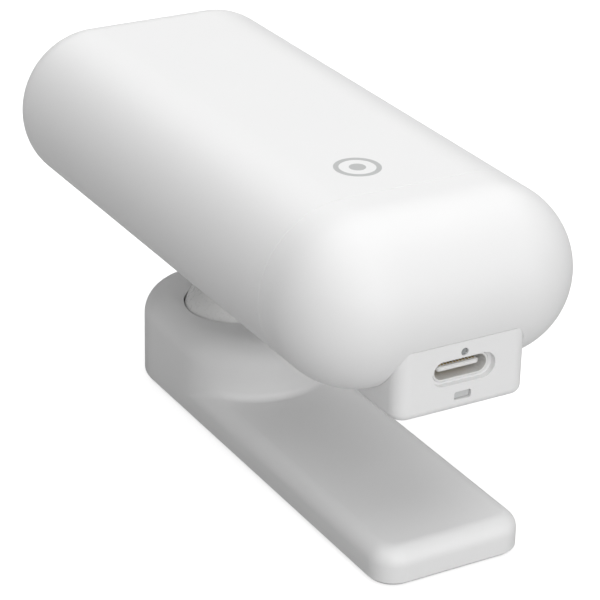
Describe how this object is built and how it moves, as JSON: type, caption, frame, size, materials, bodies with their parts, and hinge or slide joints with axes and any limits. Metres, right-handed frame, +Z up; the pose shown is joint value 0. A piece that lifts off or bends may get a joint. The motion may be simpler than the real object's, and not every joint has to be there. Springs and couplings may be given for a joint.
{
  "type": "wireless room sensor on ball-jointed foot",
  "caption": "Pill-shaped USB-powered wireless sensor that turns and tilts on a ball joint above a narrow flat foot.",
  "frame": {"origin": "on the surface the foot stands on, under the middle of the head's length and width", "axes": "+Z up, +Y along the head from the USB end (the nose) to the flat tail, +X across it"},
  "size_m": [0.046, 0.1, 0.0526],
  "materials": {
    "white_abs": "fine moulded satin, white",
    "inner_abs": "plain moulded, natural white",
    "white_acetal": "smooth moulded, white",
    "grey_abs": "moulded grey",
    "clear_pc": "clear moulded rod",
    "led_body": "white LED package",
    "led_phosphor": "gelled lens",
    "zinc_steel": "zinc plated",
    "nickel_steel": "nickel plated sheet",
    "gold_contact": "gold plated",
    "connector_plastic": "pale liquid-crystal polymer",
    "black_nylon": "black moulded nylon",
    "board_laminate": "solder mask over glass epoxy",
    "ferrite": "moulded ferrite",
    "capacitor_can": "drawn can",
    "chip_epoxy": "black epoxy",
    "spacer_nylon": "natural nylon",
    "grey_ink": "pad-printed grey ink",
    "silicone": "moulded silicone",
    "silicone_pad": "matt anti-slip sheet"
  },
  "bodies": {
    "foot": {"foot_shell": "white_abs", "pressure_ring": "silicone", "cup_retainer": "inner_abs", "retainer_screws": "zinc_steel", "ballast_bar": "zinc_steel", "base_cover": "white_abs", "cover_screws": "zinc_steel", "base_pad": "silicone_pad"},
    "cup": {"grip_cup": "inner_abs"},
    "ball": {"ball_stud": "white_acetal", "swivel_washer": "zinc_steel", "swivel_screw": "zinc_steel"},
    "head": {"main_shell": "white_abs", "end_cap": "white_abs", "port_block": "white_abs", "keel": "white_abs", "keel_screws": "zinc_steel", "block_screws": "zinc_steel", "usb_shell": "nickel_steel", "usb_tongue": "connector_plastic", "usb_contacts": "gold_contact", "light_pipe": "clear_pc", "status_led": "led_body", "led_lens": "led_phosphor", "switch_body": "black_nylon", "port_board": "board_laminate", "link_header": "black_nylon", "tray": "inner_abs", "main_board": "board_laminate", "board_screws": "zinc_steel", "wireless_module": "board_laminate", "module_can": "nickel_steel", "power_coil": "ferrite", "capacitors": "capacitor_can", "board_chips": "chip_epoxy", "sensor_spacers": "spacer_nylon", "spacer_screws": "zinc_steel", "sensor_screws": "zinc_steel", "sensor_board": "board_laminate", "sensor_header": "black_nylon", "sensor_chip": "chip_epoxy", "antenna_patches": "gold_contact", "top_mark": "grey_ink"},
    "button": {"reset_button": "grey_abs", "switch_plunger": "black_nylon"}
  },
  "joints": [
    {"name": "ball_pan", "type": "hinge", "parent": "foot", "child": "cup", "pos_m": [0, 0.015, 0.0122], "axis": [0, 0, 1], "range_deg": [-90, 90]},
    {"name": "ball_tilt", "type": "hinge", "parent": "cup", "child": "ball", "pos_m": [0, 0.015, 0.0122], "axis": [-1, 0, 0], "range_deg": [-15, 40]},
    {"name": "head_turn", "type": "hinge", "parent": "ball", "child": "head", "pos_m": [0, 0.015, 0.0257], "axis": [0, 0, 1], "continuous": true},
    {"name": "reset_press", "type": "slide", "parent": "head", "child": "button", "axis": [0, 1, 0], "range_m": [0, 0.00035], "stiffness_N_per_m": 1500, "springref_m": -0.0003}
  ]
}
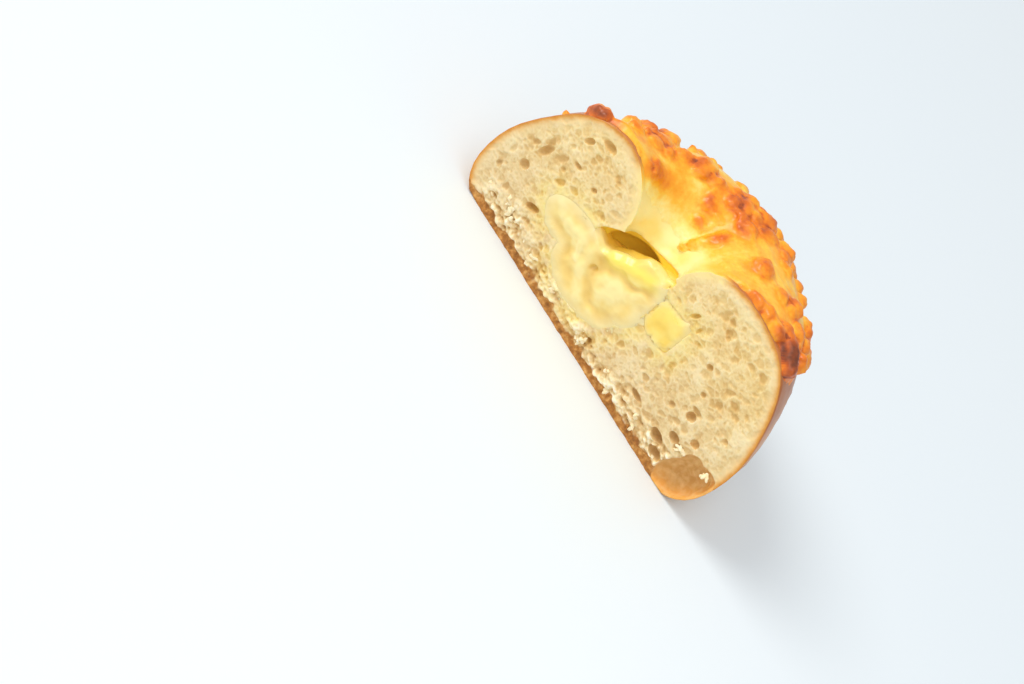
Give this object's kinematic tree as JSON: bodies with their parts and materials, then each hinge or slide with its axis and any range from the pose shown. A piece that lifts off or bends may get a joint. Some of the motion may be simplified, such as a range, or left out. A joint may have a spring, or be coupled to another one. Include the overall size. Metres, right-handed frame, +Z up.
{
  "type": "halved cheese bread roll",
  "caption": "Half of a baked cheese bread roll, cut face showing crumb, melted filling and a diced piece, with toasted cheese round a dimple on top.",
  "frame": {"origin": "on the base, under the middle of the bounding box", "axes": "+X along the cut, to the right as the cut face is seen; +Y from the cut face into the bread; +Z up"},
  "size_m": [0.0994, 0.0504, 0.053],
  "materials": {
    "bread": "baked wheat dough, golden crust and cream crumb",
    "cheese_filling": "melted processed cheese, soft and slightly glossy",
    "cheese_cube": "diced processed cheese, smooth and waxy",
    "cheese_topping": "toasted cheese, blistered and oily, yellow to dark brown"
  },
  "bodies": {
    "root": {"bread": "bread", "cheese_filling": "cheese_filling", "cheese_cube": "cheese_cube", "cheese_topping": "cheese_topping"}
  },
  "joints": []
}
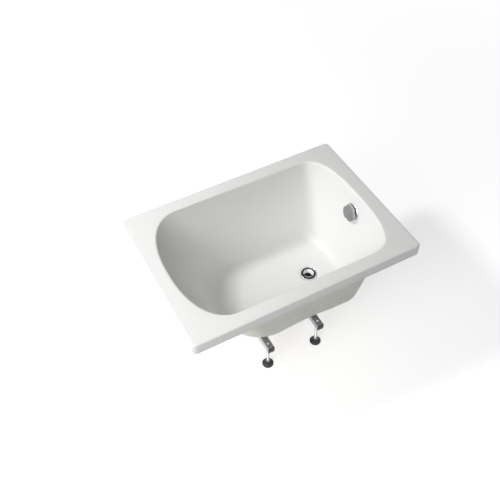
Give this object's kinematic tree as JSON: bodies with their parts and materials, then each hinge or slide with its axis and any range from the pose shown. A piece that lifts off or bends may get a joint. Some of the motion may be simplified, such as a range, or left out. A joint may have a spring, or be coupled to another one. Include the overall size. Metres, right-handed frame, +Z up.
{
  "type": "bathtub",
  "caption": "Short rectangular drop-in bath with a flat deck, a bowed sloping backrest, and a turning knob that lifts the plug through a rod and a rocker; on adjustable feet.",
  "frame": {"origin": "on the ground, under the middle of the rim", "axes": "+X towards the foot end, which carries the waste and the overflow; +Y towards the back; +Z up"},
  "size_m": [1, 0.7, 0.58],
  "materials": {
    "acrylic": "glossy white sheet",
    "glass_fibre": "rough, pale",
    "chipboard": "raw board",
    "timber": "sawn softwood",
    "zinc_tube": "zinc plated",
    "zinc": "zinc plated",
    "steel": "satin",
    "chrome": "polished",
    "seal_rubber": "soft black",
    "white_plastic": "moulded, satin",
    "black_plastic": "moulded"
  },
  "bodies": {
    "tub": {"tub_shell": "acrylic", "fibreglass_backing": "glass_fibre", "base_board": "chipboard", "rim_batten_front": "timber", "rim_batten_back": "timber", "rim_batten_left": "timber", "rim_batten_right": "timber", "leg_bar_left": "zinc_tube", "leg_bar_right": "zinc_tube", "bar_screws": "zinc", "bar_end_caps": "black_plastic", "foot_nuts": "zinc", "lock_nuts": "zinc", "waste_flange": "chrome", "flange_seal": "seal_rubber", "shoe_gasket": "seal_rubber", "waste_shoe": "white_plastic", "rocker_pin": "steel", "waste_tee": "white_plastic", "shoe_nut": "white_plastic", "overflow_pipe": "white_plastic", "pipe_nuts": "white_plastic", "overflow_body": "white_plastic", "overflow_gasket": "seal_rubber", "overflow_rosette": "chrome", "rosette_screws": "steel", "trap_inlet_nut": "white_plastic", "trap_bend": "white_plastic", "trap_outlet_nut": "white_plastic", "trap_outlet_pipe": "white_plastic", "trap_seal": "seal_rubber"},
    "knob": {"overflow_knob": "chrome", "knob_shaft": "steel", "shaft_clip": "steel"},
    "rod": {"lift_rod": "steel"},
    "rocker": {"rocker_lever": "steel"},
    "plug": {"plug_cap": "chrome", "plug_seal": "seal_rubber", "plug_stem": "chrome", "stem_nut": "chrome"},
    "foot_front_left": {"foot_stud_front_left": "zinc", "foot_pad_front_left": "black_plastic"},
    "foot_front_right": {"foot_stud_front_right": "zinc", "foot_pad_front_right": "black_plastic"},
    "foot_back_left": {"foot_stud_back_left": "zinc", "foot_pad_back_left": "black_plastic"},
    "foot_back_right": {"foot_stud_back_right": "zinc", "foot_pad_back_right": "black_plastic"}
  },
  "joints": [
    {"name": "knob_turn", "type": "hinge", "parent": "tub", "child": "knob", "pos_m": [0.41578, 0, 0.488], "axis": [-0.9848, 0, 0.1736], "range_deg": [0, 90]},
    {"name": "rod_slide", "type": "slide", "parent": "tub", "child": "rod", "axis": [0, 0, -1], "range_m": [0, 0.009]},
    {"name": "rocker_tip", "type": "hinge", "parent": "tub", "child": "rocker", "pos_m": [0.3325, 0, 0.1448], "axis": [0, 1, 0], "range_deg": [0, 4.4]},
    {"name": "plug_lift", "type": "slide", "parent": "tub", "child": "plug", "axis": [0, 0, 1], "range_m": [0, 0.009]},
    {"name": "foot_front_left_height", "type": "slide", "parent": "tub", "child": "foot_front_left", "axis": [0, 0, 1], "range_m": [-0.02, 0.02]},
    {"name": "foot_front_right_height", "type": "slide", "parent": "tub", "child": "foot_front_right", "axis": [0, 0, 1], "range_m": [-0.02, 0.02]},
    {"name": "foot_back_left_height", "type": "slide", "parent": "tub", "child": "foot_back_left", "axis": [0, 0, 1], "range_m": [-0.02, 0.02]},
    {"name": "foot_back_right_height", "type": "slide", "parent": "tub", "child": "foot_back_right", "axis": [0, 0, 1], "range_m": [-0.02, 0.02]}
  ],
  "couplings": [
    {"joint": "rod_slide", "follows": "knob_turn", "m_per_rad": 0.005729},
    {"joint": "rocker_tip", "follows": "knob_turn", "ratio": 0.0488},
    {"joint": "plug_lift", "follows": "knob_turn", "m_per_rad": 0.005729}
  ]
}
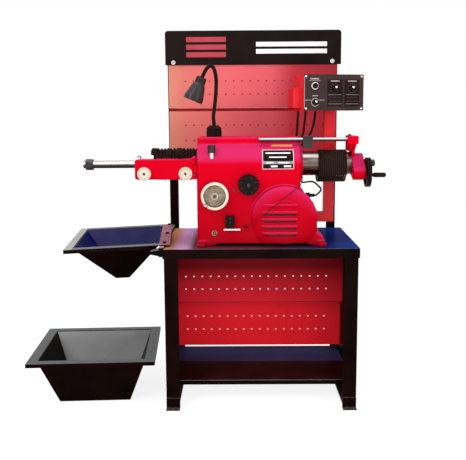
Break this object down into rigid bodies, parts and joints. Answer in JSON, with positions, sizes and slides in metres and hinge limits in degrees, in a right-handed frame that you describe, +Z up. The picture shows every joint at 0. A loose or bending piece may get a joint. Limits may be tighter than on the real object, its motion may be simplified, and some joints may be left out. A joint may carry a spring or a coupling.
{
  "type": "brake lathe",
  "caption": "Brake drum and disc lathe on a sheet-metal bench with tool boards, sliding spindle, tool arm, chip hopper, chip bin, work lamp and control box.",
  "frame": {"origin": "on the floor, below the middle of the lathe's box in X and Y, measured without the free power cord, its coil and its plug", "axes": "+X to the operator's right along the spindle, +Y away from the operator, +Z up"},
  "size_m": [1.325, 0.568, 1.3993],
  "materials": {
    "crimson_enamel": "glossy crimson enamel over a fine-textured casting",
    "red_powder": "satin red powder coat on sheet steel",
    "black_enamel": "glossy black enamel on sheet steel",
    "polished_steel": "turned and ground steel",
    "blackened_steel": "black oxide, worn bright on the edges",
    "chrome": "chrome plate",
    "pale_aluminium": "cast and turned aluminium, slightly warm",
    "grey_iron": "grey painted cast iron",
    "black_rubber": "matt black rubber",
    "black_plastic": "black moulded plastic",
    "button_plastic": "glossy black plastic"
  },
  "bodies": {
    "machine": {"bench_top": "black_enamel", "left_frame": "black_enamel", "right_frame": "black_enamel", "bottom_shelf": "black_enamel", "upper_back_panel": "red_powder", "lower_back_panel": "red_powder", "left_post": "black_enamel", "right_post": "black_enamel", "lower_tool_board": "red_powder", "upper_tool_board": "red_powder", "sign_board": "black_enamel", "chip_hopper": "black_enamel", "headstock_casting": "crimson_enamel", "motor_cover": "crimson_enamel", "drive_motor": "grey_iron", "limit_switch": "black_plastic", "slide_way": "polished_steel", "control_arm": "red_powder", "control_box": "red_powder", "control_panel": "black_plastic", "cord_gland": "black_plastic", "power_cord": "black_rubber", "cord_tail": "black_rubber", "power_plug": "black_rubber", "cord_coil": "black_rubber", "trip_cord": "black_rubber", "control_cables": "black_rubber", "bellows": "black_rubber"},
    "quill_unit": {"quill": "polished_steel", "front_bearing": "polished_steel", "rear_bearing": "polished_steel", "feed_bracket": "crimson_enamel", "stop_rod": "polished_steel"},
    "feed_wheel": {"feed_handwheel": "blackened_steel"},
    "feed_crank": {"feed_crank_handle": "black_plastic"},
    "arbor_unit": {"arbor": "polished_steel", "drawbar_nut": "blackened_steel"},
    "arbor_end": {"arbor_nut": "polished_steel"},
    "lay_shaft": {"worm_wheel": "polished_steel"},
    "worm": {"motor_worm": "polished_steel"},
    "stop": {"stop_clamp": "blackened_steel"},
    "cross_wheel": {"cross_feed_handwheel": "pale_aluminium"},
    "cross_handle": {"cross_feed_handle": "chrome"},
    "arm": {"tool_arm": "crimson_enamel"},
    "left_dial": {"left_tool_dial": "pale_aluminium"},
    "right_dial": {"right_tool_dial": "pale_aluminium"},
    "left_knob": {"left_clamp_knob": "black_plastic"},
    "right_knob": {"right_clamp_knob": "black_plastic"},
    "cutter_bar": {"tool_bar": "polished_steel"},
    "selector": {"selector_knob": "black_plastic"},
    "trip": {"trip_lever": "polished_steel"},
    "lock_screw": {"quill_lock_screw": "chrome"},
    "button": {"start_button": "button_plastic"},
    "mode_knob": {"mode_selector": "black_plastic"},
    "speed": {"speed_knob": "black_plastic"},
    "feed": {"feed_knob": "black_plastic"},
    "lamp_foot": {"lamp_base": "black_enamel"},
    "lamp_neck": {"gooseneck": "black_enamel"},
    "lamp_shade": {"lamp_head": "black_enamel"},
    "bin": {"chip_bin": "black_enamel"}
  },
  "joints": [
    {"name": "quill_slide", "type": "slide", "parent": "machine", "child": "quill_unit", "axis": [1, 0, 0], "range_m": [0, 0.095], "deforming": ["bellows"]},
    {"name": "feed_handwheel_turn", "type": "hinge", "parent": "quill_unit", "child": "feed_wheel", "pos_m": [0.59619, -0.11831, 0.85], "axis": [1, 0, 0], "range_deg": [0, 1700]},
    {"name": "feed_crank_turn", "type": "hinge", "parent": "feed_wheel", "child": "feed_crank", "pos_m": [0.61449, -0.16074, 0.843], "axis": [1, 0, 0], "continuous": true},
    {"name": "arbor_spin", "type": "hinge", "parent": "quill_unit", "child": "arbor_unit", "pos_m": [0, -0.05531, 0.88], "axis": [1, 0, 0], "continuous": true},
    {"name": "arbor_nut_turn", "type": "hinge", "parent": "arbor_unit", "child": "arbor_end", "pos_m": [-0.43, -0.05531, 0.88], "axis": [1, 0, 0], "continuous": true},
    {"name": "lay_shaft_turn", "type": "hinge", "parent": "machine", "child": "lay_shaft", "pos_m": [0, -0.01031, 0.78182], "axis": [1, 0, 0], "continuous": true},
    {"name": "motor_turn", "type": "hinge", "parent": "machine", "child": "worm", "pos_m": [0.29519, 0, 0.69], "axis": [0, 1, 0], "continuous": true},
    {"name": "stop_clamp_slide", "type": "slide", "parent": "quill_unit", "child": "stop", "axis": [1, 0, 0], "range_m": [0, 0.1]},
    {"name": "cross_handwheel_turn", "type": "hinge", "parent": "machine", "child": "cross_wheel", "pos_m": [0.04719, 0, 0.776], "axis": [0, 1, 0], "range_deg": [-3200, 1560]},
    {"name": "cross_handle_turn", "type": "hinge", "parent": "cross_wheel", "child": "cross_handle", "pos_m": [0.01678, 0, 0.74559], "axis": [0, 1, 0], "continuous": true},
    {"name": "tool_arm_slide", "type": "slide", "parent": "machine", "child": "arm", "axis": [0, 1, 0], "range_m": [-0.045, 0.022]},
    {"name": "left_dial_turn", "type": "hinge", "parent": "arm", "child": "left_dial", "pos_m": [-0.20181, 0, 0.855], "axis": [0, 1, 0], "range_deg": [-1400, 1400]},
    {"name": "tool_bar_slide", "type": "slide", "parent": "arm", "child": "cutter_bar", "axis": [0, 1, 0], "range_m": [-0.008, 0.008]},
    {"name": "right_dial_turn", "type": "hinge", "parent": "arm", "child": "right_dial", "pos_m": [-0.05581, 0, 0.855], "axis": [0, 1, 0], "range_deg": [-360, 360]},
    {"name": "left_knob_turn", "type": "hinge", "parent": "arm", "child": "left_knob", "pos_m": [-0.16581, -0.18531, 0.92], "axis": [0, 0, 1], "continuous": true},
    {"name": "right_knob_turn", "type": "hinge", "parent": "arm", "child": "right_knob", "pos_m": [-0.07781, -0.18531, 0.92], "axis": [0, 0, 1], "continuous": true},
    {"name": "selector_turn", "type": "hinge", "parent": "machine", "child": "selector", "pos_m": [0.16719, 0, 0.814], "axis": [0, 1, 0], "range_deg": [-45, 45]},
    {"name": "trip_lever_swing", "type": "hinge", "parent": "machine", "child": "trip", "pos_m": [0.08419, 0, 0.655], "axis": [0, 1, 0], "range_deg": [-5, 5]},
    {"name": "quill_lock_turn", "type": "hinge", "parent": "machine", "child": "lock_screw", "pos_m": [0.03669, -0.19731, 0.93], "axis": [0, 0, 1], "range_deg": [-90, 90]},
    {"name": "start_button_press", "type": "slide", "parent": "machine", "child": "button", "axis": [-0.2419, 0.9703, 0], "range_m": [0, 0.004], "stiffness_N_per_m": 500, "springref_m": -0.002},
    {"name": "mode_selector_turn", "type": "hinge", "parent": "machine", "child": "mode_knob", "pos_m": [0.41721, -0.03338, 1.105], "axis": [-0.2419, 0.9703, 0], "range_deg": [-45, 45]},
    {"name": "speed_knob_turn", "type": "hinge", "parent": "machine", "child": "speed", "pos_m": [0.49318, -0.01444, 1.156], "axis": [-0.2419, 0.9703, 0], "range_deg": [-135, 135]},
    {"name": "feed_knob_turn", "type": "hinge", "parent": "machine", "child": "feed", "pos_m": [0.55916, 0.00201, 1.156], "axis": [-0.2419, 0.9703, 0], "range_deg": [-135, 135]},
    {"name": "lamp_base_lift", "type": "slide", "parent": "machine", "child": "lamp_foot", "axis": [0, 0, 1], "range_m": [0, 0.1]},
    {"name": "lamp_swivel", "type": "hinge", "parent": "lamp_foot", "child": "lamp_neck", "pos_m": [0.04219, -0.06531, 1.03], "axis": [0, 0, 1], "range_deg": [-120, 120]},
    {"name": "lamp_head_tilt", "type": "hinge", "parent": "lamp_neck", "child": "lamp_shade", "pos_m": [-0.00311, -0.06531, 1.1902], "axis": [0, 1, 0], "range_deg": [-15, 15]},
    {"name": "bin_slide", "type": "slide", "parent": "machine", "child": "bin", "axis": [0, -1, 0], "range_m": [0, 0.3]}
  ],
  "couplings": [
    {"joint": "quill_slide", "follows": "feed_handwheel_turn", "m_per_rad": 0.0031831},
    {"joint": "tool_arm_slide", "follows": "cross_handwheel_turn", "m_per_rad": 0.00079577},
    {"joint": "tool_bar_slide", "follows": "left_dial_turn", "m_per_rad": 0.00031831},
    {"joint": "lay_shaft_turn", "follows": "arbor_spin", "ratio": -0.42105},
    {"joint": "motor_turn", "follows": "arbor_spin", "ratio": 12.632}
  ]
}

# # # # # # #

Directive: Return each line where "from" shows up.

Exercise result:
  "frame": {"origin": "on the surface the foot stands on, under the middle of the head's length and width", "axes": "+Z up, +Y along the head from the USB end (the nose) to the flat tail, +X across it"},
Give this object's kinematic tree as JSON: bodies with their parts and materials, then each hinge or slide with its axis and any range from the pose shown. A piece that lifts off or bends may get a joint. Some of the motion may be simplified, such as a range, or left out. A joint may have a spring, or be coupled to another one. Include the overall size. Metres, right-handed frame, +Z up.
  "frame": {"origin": "on the base, under the middle of the bounding box", "axes": "+X along the cut, to the right as the cut face is seen; +Y from the cut face into the bread; +Z up"},
Give this object's kinematic tree as JSON: bodies with their parts and materials, then each hinge or slide with its axis and any range from the pose shown. A piece that lifts off or bends may get a joint. Some of the motion may be simplified, such as a range, or left out. A joint may have a spring, or be coupled to another one. Include the overall size. Metres, right-handed frame, +Z up.
  "frame": {"origin": "on the floor, below the middle of the lathe's box in X and Y, measured without the free power cord, its coil and its plug", "axes": "+X to the operator's right along the spindle, +Y away from the operator, +Z up"},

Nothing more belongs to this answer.